Give only the number of lines below that contain the word "this".
## start
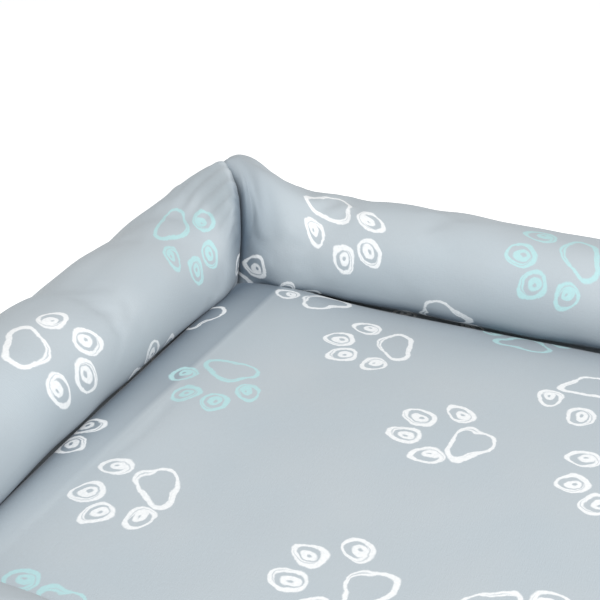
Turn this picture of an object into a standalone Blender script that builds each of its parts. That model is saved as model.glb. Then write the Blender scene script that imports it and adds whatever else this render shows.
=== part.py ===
"""Pet cushion bed: four stuffed walls on a flat base, round a loose zipped cushion.

+Z is up, +X runs along the long side and +Y points to the back. The origin is under the
middle of the bed, on the surface that it stands on. Run it in Blender 4.5.
"""

import math

import bmesh
import bpy
from mathutils import Vector

# ---- driving dimensions, in metres ----
BED_LENGTH = 0.90        # over the walls, along X
BED_WIDTH = 0.70         # over the walls, along Y
WALL_WIDTH = 0.112       # a wall where it is thickest
WALL_HEIGHT = 0.133      # crest of a wall, away from its ends
WAIST_HEIGHT = 0.077     # height at which a wall is thickest
FOOT_WIDTH = 0.080       # a wall where it stands on the base
ENTRY_HEIGHT = 0.105     # crest at the middle of the front wall
ENTRY_REACH = 0.20       # how far the front wall's dip reaches each way
CORNER_HEIGHT = 0.179    # tip of a corner seam
CORNER_RISE = 0.030      # how much higher a wall's crest is beside a corner
RISE_REACH = 0.15        # how far from a corner a wall is raised
PINCH_REACH = 0.06       # how far from a corner a wall is pinched

FABRIC = 0.0015          # wall cover, quilted to a thin wadding
GAP = 0.0003             # between pieces that touch
FILL_GAP = 0.001         # between a wall's stuffing and its cover
CORNER_FILL_GAP = 0.005  # the same where a corner is pinched, and the stuffing thins out
BOTTOM_SHEET = 0.0015
BASE_WADDING = 0.008
BASE_LINING = 0.0012
SHEET_MARGIN = 0.002     # bottom sheet past the walls' outer feet
WELL_MARGIN = 0.007      # between the walls' inner feet and the well's floor
SHEET_CORNER = 0.012     # radius of the bottom sheet's corners in plan
WELL_CORNER = 0.018      # the same for the well's wadding and lining

CUSHION_LENGTH = 0.644
CUSHION_WIDTH = 0.448
CUSHION_TOP = 0.055      # height of the cushion's top above the floor
CUSHION_CORNER = 0.050   # radius in plan
CUSHION_EDGE = 0.014     # radius of its top and bottom edges
CUSHION_FABRIC = 0.0012
CASE_FABRIC = 0.0008

ZIP_LENGTH = 0.48
TAPE_WIDTH = 0.009
TAPE_OVERHANG = 0.010    # tape past the end of the teeth
TAPE_THICKNESS = 0.0006
COIL_WIDTH = 0.0020      # one half of the teeth
COIL_DEPTH = 0.0014
STOP_SIZE = (0.003, 0.0016, 0.0050)
SLIDER_LENGTH = 0.010
SLIDER_WIDTH = 0.0094
SLIDER_PLATE = 0.0012
SLIDER_FLANGE = 0.0018
SLIDER_FROM_STOP = 0.002
LUG_WIDTH = 0.0016
LUG_WALL = 0.0005        # metal round the lug's bore
PIN_RADIUS = 0.0004
PULL_LENGTH = 0.0115     # from its hinge to its tip
PULL_WIDTH = 0.0060
PULL_DEPTH = 0.0014
ARM_WIDTH = 0.0012
ARM_REACH = 0.0030       # from the hinge to where the arms meet
PULL_SHOULDER = 0.002    # over which the pull widens past its arms
PULL_CHAMFER = 0.0012    # at the corners of its tip
SMALL_BEVEL = 0.0003     # on the edges of the teeth and the stops

LABEL_SIZE = (0.020, 0.0006, 0.018)
LABEL_FROM_ZIP = 0.022   # to the middle of the label

# ---- places worked out from them ----
FOOT_Z = BOTTOM_SHEET + GAP
LINING_Z = FOOT_Z + BASE_WADDING + GAP
CUSHION_BOTTOM = LINING_Z + BASE_LINING + GAP
SEAM_Z = (CUSHION_BOTTOM + CUSHION_TOP) / 2
REAR_Y = CUSHION_WIDTH / 2
MITRE_GAP = GAP
WALL_MIDDLE = WALL_WIDTH / 2
INNER_FOOT = WALL_MIDDLE + FOOT_WIDTH / 2
OUTER_FOOT = WALL_MIDDLE - FOOT_WIDTH / 2
CORNER_TIP = 0.82 * WALL_WIDTH       # how far in from the outer face the tip stands
CORNER_LEAN = 1.07 * WALL_WIDTH      # how far in the corner seam leans over the well
CORNER_SHOULDER = 0.82 * CORNER_HEIGHT
SEAM_CURVE = 1.4                     # how late the outer corner seam leans in
TIP_ROUNDING = 0.35                  # share of the inner corner seam that rounds over the tip
FILL_PINCH_REACH = 1.5 * PINCH_REACH
SIDE_POINTS = 8                      # points up each side of a wall's section
STATION_DISTANCES = (0.15, 0.12, 0.09, 0.062, 0.045, 0.028, 0.012, 0.0)   # from a corner
MIDDLE_STATIONS = 4                  # from a wall's middle to the first of those
PLATE_ROUND = 5                      # segments round a plate's corner
CUSHION_ROUND = 6                    # segments round the cushion's corner in plan
EDGE_ROUND = 4                       # segments round its top and bottom edges
PIN_SIDES = 12
FLAT = 1e-6                          # heights closer than this are the same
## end
CORRECT RESULT >> 2